Se trata de un profundo hondón, tallado
en la roca, donde el río se despeña en un salto de agua, modesto en altura,…pero
sobrado de encanto. Para recorrer la parte alta de la cascada, es necesario
pasar a la otra orilla utilizando el acueducto del sifón. Desde las bruñidas
rocas, a contracorriente, el caminante hace una pequeña incursión junto a la
briosa corriente, donde, ahora desnudos, medran magníficos ejemplares de alisos
(de ahí el nombre árabe del río), chopos, fresnos y arces de Montpelier.
Abandonado el lugar, a tiro de piedra de la cascada, el caminante cruza a la
margen derecha por el sólido puente de San Antonio. Discurre ahora el río por
lugares menos escabrosos que los ya recorridos, lo que permite caminar junto a
la corriente. Verdes praderas y soleados sestiles se van sucediendo, hasta
llegar a una represa conocida como El Brincadero. Desde allí, el río, ahora
manso y silencioso, va mostrando al caminante la belleza de sus sotos.

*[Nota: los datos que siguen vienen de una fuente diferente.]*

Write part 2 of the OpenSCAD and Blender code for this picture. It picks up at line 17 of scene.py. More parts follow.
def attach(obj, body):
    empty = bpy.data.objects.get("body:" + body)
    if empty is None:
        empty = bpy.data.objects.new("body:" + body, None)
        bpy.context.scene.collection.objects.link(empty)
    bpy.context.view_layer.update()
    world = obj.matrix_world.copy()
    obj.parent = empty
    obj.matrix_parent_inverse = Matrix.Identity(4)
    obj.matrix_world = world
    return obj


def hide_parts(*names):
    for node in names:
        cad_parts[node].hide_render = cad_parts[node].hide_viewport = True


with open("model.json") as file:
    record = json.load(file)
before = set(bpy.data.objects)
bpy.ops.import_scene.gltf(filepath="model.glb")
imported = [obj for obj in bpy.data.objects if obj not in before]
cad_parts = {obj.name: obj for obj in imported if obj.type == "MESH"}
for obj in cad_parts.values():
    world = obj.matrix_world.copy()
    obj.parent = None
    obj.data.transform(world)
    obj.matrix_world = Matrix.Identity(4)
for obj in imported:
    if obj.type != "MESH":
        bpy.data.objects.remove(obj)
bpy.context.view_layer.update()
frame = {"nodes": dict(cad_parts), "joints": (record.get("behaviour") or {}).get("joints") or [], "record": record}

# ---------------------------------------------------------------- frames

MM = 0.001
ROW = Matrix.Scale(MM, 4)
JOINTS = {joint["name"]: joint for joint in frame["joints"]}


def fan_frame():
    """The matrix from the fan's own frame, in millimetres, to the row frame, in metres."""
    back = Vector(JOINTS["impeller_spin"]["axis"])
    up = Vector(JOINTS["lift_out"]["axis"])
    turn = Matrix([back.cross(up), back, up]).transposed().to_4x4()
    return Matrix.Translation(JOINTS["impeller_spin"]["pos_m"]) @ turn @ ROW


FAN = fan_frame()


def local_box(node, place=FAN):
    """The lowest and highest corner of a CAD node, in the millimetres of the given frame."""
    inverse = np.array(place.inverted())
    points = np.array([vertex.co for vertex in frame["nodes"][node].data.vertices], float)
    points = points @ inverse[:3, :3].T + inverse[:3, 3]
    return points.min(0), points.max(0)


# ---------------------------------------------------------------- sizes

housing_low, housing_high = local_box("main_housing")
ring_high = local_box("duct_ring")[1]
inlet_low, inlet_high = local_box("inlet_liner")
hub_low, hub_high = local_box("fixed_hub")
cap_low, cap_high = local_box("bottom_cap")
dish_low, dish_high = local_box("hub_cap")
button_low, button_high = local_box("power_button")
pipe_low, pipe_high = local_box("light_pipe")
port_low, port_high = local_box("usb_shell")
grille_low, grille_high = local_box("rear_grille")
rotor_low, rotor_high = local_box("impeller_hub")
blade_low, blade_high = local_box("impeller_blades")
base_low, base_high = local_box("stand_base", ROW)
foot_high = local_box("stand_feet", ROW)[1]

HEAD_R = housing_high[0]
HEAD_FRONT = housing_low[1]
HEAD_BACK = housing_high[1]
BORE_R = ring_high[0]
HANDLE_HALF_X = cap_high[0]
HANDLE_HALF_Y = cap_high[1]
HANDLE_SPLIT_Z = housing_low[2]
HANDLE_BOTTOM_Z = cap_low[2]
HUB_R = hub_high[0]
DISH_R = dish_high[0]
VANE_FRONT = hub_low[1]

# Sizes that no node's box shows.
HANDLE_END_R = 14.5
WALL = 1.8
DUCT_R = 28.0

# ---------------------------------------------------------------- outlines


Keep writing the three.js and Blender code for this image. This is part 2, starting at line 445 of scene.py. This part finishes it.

Al tiempo que el polígono industrial de
San Agustín del Guadalix aparece sobre los cerros de la margen opuesta, el
camino se encajona entre la corriente y un paredón terrizo. Por una vereda
tomada por los zarzales, el caminante llega hasta el puente que da servicio a
la carretera que une la población y el polígono. En su entorno, un par de
pasarelas de madera cruzan de un lado al otro del río, dando vida a una cuidada
área recreativa. Por una de ellas cruza el caminante la corriente. Por la otra
orilla, ahora a contracorriente, entre los recios chopos de la ribera, tras
pasar una vieja estación de aforo, el camino llega hasta un lugar donde es
imposible continuar, y una nueva pasarela de madera invita a pasar, de nuevo, a
la orilla opuesta. Toca ahora, durante casi dos quilómetros, deshacer el camino
hasta llegar al puente de San Antonio, desde donde, siguiendo la conducción del
sifón que sube por la ladera, llega hasta las casas abandonadas de los
guardeses de las primitivas instalaciones. Desde allí, tras pasar un canal de
desagüe, una nueva subida por la pendiente ladera saca los colores al caminante,
hasta llegar a una almenara donde se escuchan los motores que mueven el caudal
del sifón.
Recuperado el resuello, localiza una
estrecha vereda que avanza entre el coscojal hasta llegar a la carreterilla
asfaltada que pasa junto a la remozada atalaya de El Molar. Desde el cerro,
junto a la atalaya, las vistas de la sierra resultan interesantes. No tan
interesante es la llegada al caserío de El Molar; un vallado continuo obliga al
caminante a transitar, durante un cuarto de hora, por el tedioso asfalto, hasta
llegar al conjunto que forman el camposanto y la ermita de La Soledad. Por la
calle de la Fuente, a la vera de un parquecillo ajardinado, entra el caminante
en la población. Antes de que la calle pase por debajo del antiguo trazado de
la A-6, se encuentra la parada del autobús, el cual, tras una embarullada
entrada a la Corte, llega al intercambiador de la plaza de Castilla media hora
más tarde del horario previsto. Es el peaje de la civilización.